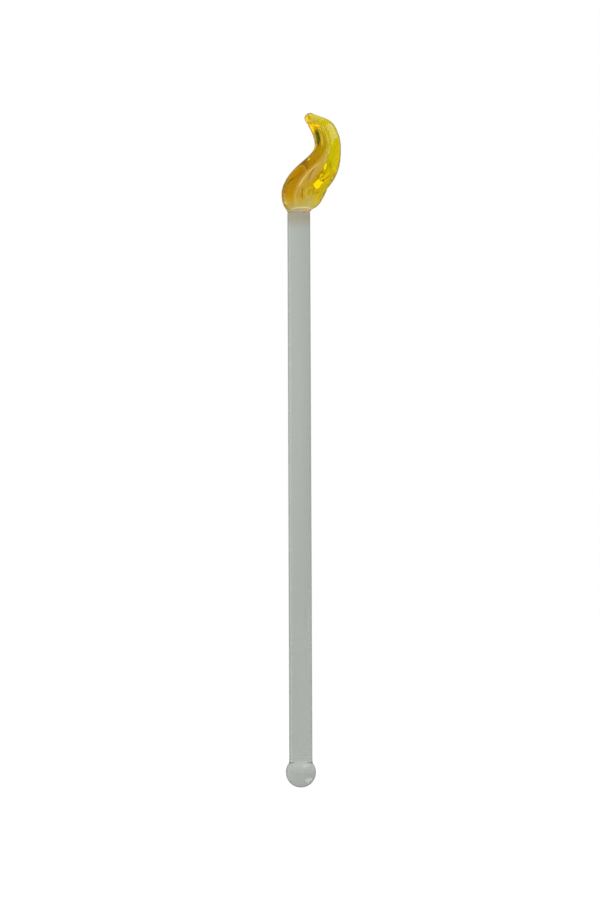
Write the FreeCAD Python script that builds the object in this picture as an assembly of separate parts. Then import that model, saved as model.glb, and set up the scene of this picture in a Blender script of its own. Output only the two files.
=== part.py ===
"""A lampworked glass swizzle stick: a plain glass rod, a ball at its stirring end and a curled flame on top.

Millimetres. +Z runs up the rod from the ball to the flame, and the origin is the lowest point of the ball,
on the rod's axis. The flame curls towards +X and lies broadside to -Y. It is made of five strips of coloured
glass, laid round a core and twisted together. Each strip is a solid, and meets its neighbours face to face.
"""

import FreeCAD
import Part

import math
import os
from collections import namedtuple

Vector = FreeCAD.Vector

# Driving dimensions
BALL_RADIUS = 4.6
NECK_FILLET = 2.0
ROD_RADIUS_LOW = 3.53
ROD_RADIUS_HIGH = 3.46
ROD_START = 9.8
ROD_END = 175.0
ROD_EDGE_ROUND = 0.25
WELD_RADIUS = 3.62
CORE_SHARE = 0.28
TIP_HEIGHT = 0.95

# The flame's outline, with heights measured up from the rod's end. Each station is one cross-section, an
# ellipse whose broad axis runs from the inner edge to the outer edge of the curl. Forward is the section's
# shift towards -Y, and valley is how deep its seams are cut, as a share of its radius.
Station = namedtuple("Station", "inner_x inner_z outer_x outer_z half_depth forward valley")
FLAME = (
    Station(-3.60, 0.60, 3.85, 0.80, 3.65, 0.0, 0.00),
    Station(-4.65, 2.10, 6.10, 2.30, 4.60, 0.0, 0.03),
    Station(-5.30, 4.60, 7.70, 4.70, 5.30, 0.0, 0.07),
    Station(-5.15, 7.20, 9.25, 7.20, 5.50, 0.1, 0.09),
    Station(-3.85, 10.20, 10.90, 9.90, 5.30, 0.3, 0.10),
    Station(-1.50, 13.20, 12.15, 12.70, 4.95, 0.5, 0.10),
    Station(1.50, 15.85, 12.80, 15.90, 4.50, 0.5, 0.10),
    Station(4.10, 18.50, 12.95, 18.90, 4.05, 0.3, 0.10),
    Station(4.75, 21.20, 12.70, 22.20, 3.70, 0.0, 0.10),
    Station(3.95, 24.10, 11.65, 25.30, 3.30, -0.3, 0.09),
    Station(2.95, 26.20, 9.80, 27.80, 2.75, -0.5, 0.07),
    Station(2.15, 27.70, 7.10, 29.10, 2.15, -0.6, 0.04),
    Station(1.85, 28.60, 4.65, 30.00, 1.57, -0.6, 0.00),
)

# The seams between the strips, as angles round the section at these shares of the way up. An angle of 0 is at
# the outer edge of the curl, -90 faces -Y and 180 is at the inner edge.
SEAM_SHARES = (0.0, 1 / 6, 1 / 3, 1 / 2, 3 / 4, 1.0)
SEAMS = (
    (-105, -110, -110, -95, -95, -95),
    (-65, -65, -75, -75, -85, -80),
    (-50, -35, 35, 70, 100, 110),
    (60, 85, 105, 120, 130, 140),
    (145, 150, 150, 150, 160, 170),
)
# Each strip lies between its seam and the next one round.
STRIPS = ("honey_rib", "lemon_lobe", "belly_lobe", "gold_back_lobe", "amber_lobe")
VALLEY_POWER = 4
SAMPLES_ACROSS = 9


def revolved(profile):
    """A solid of revolution about the rod's axis, from a closed profile of edges in the XZ plane."""
    face = Part.Face(Part.Wire(Part.__sortEdges__(profile)))
    return face.revolve(Vector(0, 0, 0), Vector(0, 0, 1), 360)


def line(start, end):
    return Part.LineSegment(start, end).toShape()


def arc(start, middle, end):
    return Part.Arc(start, middle, end).toShape()


def ball_end():
    """The gathered ball with a filleted neck, up to the plane where the rod begins."""
    fillet_x = ROD_RADIUS_LOW + NECK_FILLET
    reach = BALL_RADIUS + NECK_FILLET
    ball_centre = Vector(0, 0, BALL_RADIUS)
    fillet_centre = Vector(fillet_x, 0, BALL_RADIUS + math.sqrt(reach**2 - fillet_x**2))
    towards_fillet = (fillet_centre - ball_centre).normalize()
    touch = ball_centre + towards_fillet * BALL_RADIUS
    neck = Vector(ROD_RADIUS_LOW, 0, fillet_centre.z)
    towards_axis = ((touch - fillet_centre).normalize() + Vector(-1, 0, 0)).normalize()
    bottom = Vector(0, 0, 0)
    top = Vector(0, 0, ROD_START)
    shoulder = Vector(ROD_RADIUS_LOW, 0, ROD_START)
    return revolved(
        [
            arc(bottom, Vector(BALL_RADIUS, 0, BALL_RADIUS), touch),
            arc(touch, fillet_centre + towards_axis * NECK_FILLET, neck),
            line(neck, shoulder),
            line(shoulder, top),
            line(top, bottom),
        ]
    )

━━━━

Written problem: Please reproduce exactly the lines above, beginning with the first and ending with the line that contains "flame on top.", and include nothing outside that range.

Complete response:
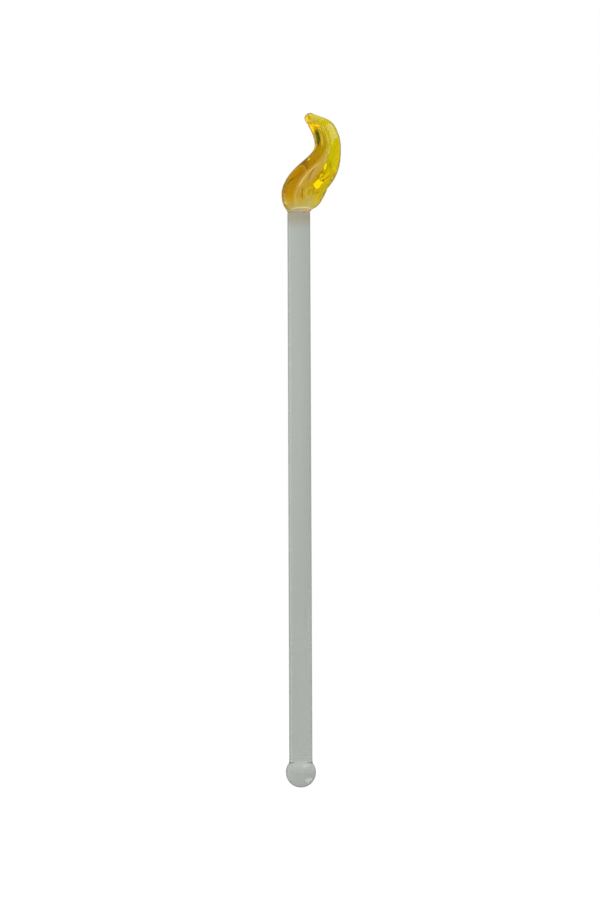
Write the FreeCAD Python script that builds the object in this picture as an assembly of separate parts. Then import that model, saved as model.glb, and set up the scene of this picture in a Blender script of its own. Output only the two files.
=== part.py ===
"""A lampworked glass swizzle stick: a plain glass rod, a ball at its stirring end and a curled flame on top.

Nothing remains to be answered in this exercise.